The resolution indicates how detailed an image can be reproduced or how many pixels it consists of. Different minimum resolutions may be required for optimum image quality. In principle, the higher the resolution, the better the image quality. Thus, a photo with a low resolution can only be enlarged to a limited extent or not at all, without blurring or distorting the content. Consequently, the ideal resolution depends, among other things, on the intended use of the photos. Photo prints in various sizes require different resolutions than images that are only displayed on a computer. The print resolution is usually much higher than a screen resolution.

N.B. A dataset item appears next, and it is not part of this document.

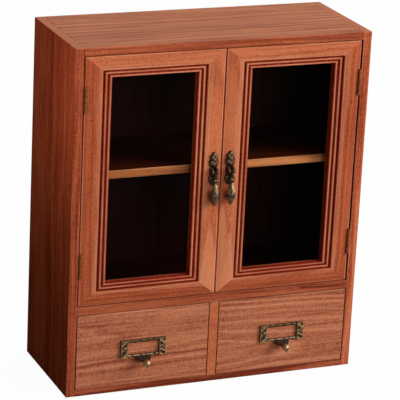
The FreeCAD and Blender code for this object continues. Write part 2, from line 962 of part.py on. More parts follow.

There are two possibilities to measure image resolution and to record it numerically. On the one hand, the absolute image resolution and on the other hand, the relative image resolution can be determined.

Absolute image resolution

The absolute image resolution shows the number of pixels based on their occurrence in rows and columns. It is calculated from the image width x image height and can have, for example, 685 x 390 pixels. This form of measurement is mainly used with screens or in television technology, since the absolute image resolution also corresponds to the image size. In digital photography, this information is converted into megapixels (MP). Each megapixel consists of 1,000,000 pixels.

Relative image resolution

The relative image resolution, also called dot, pixel or line density, indicates the detail accuracy based on the density of an image. It results from the number of pixels per unit length and is given as dpi (dots per inch), ppi (pixel per inch), lpi (lines per inch).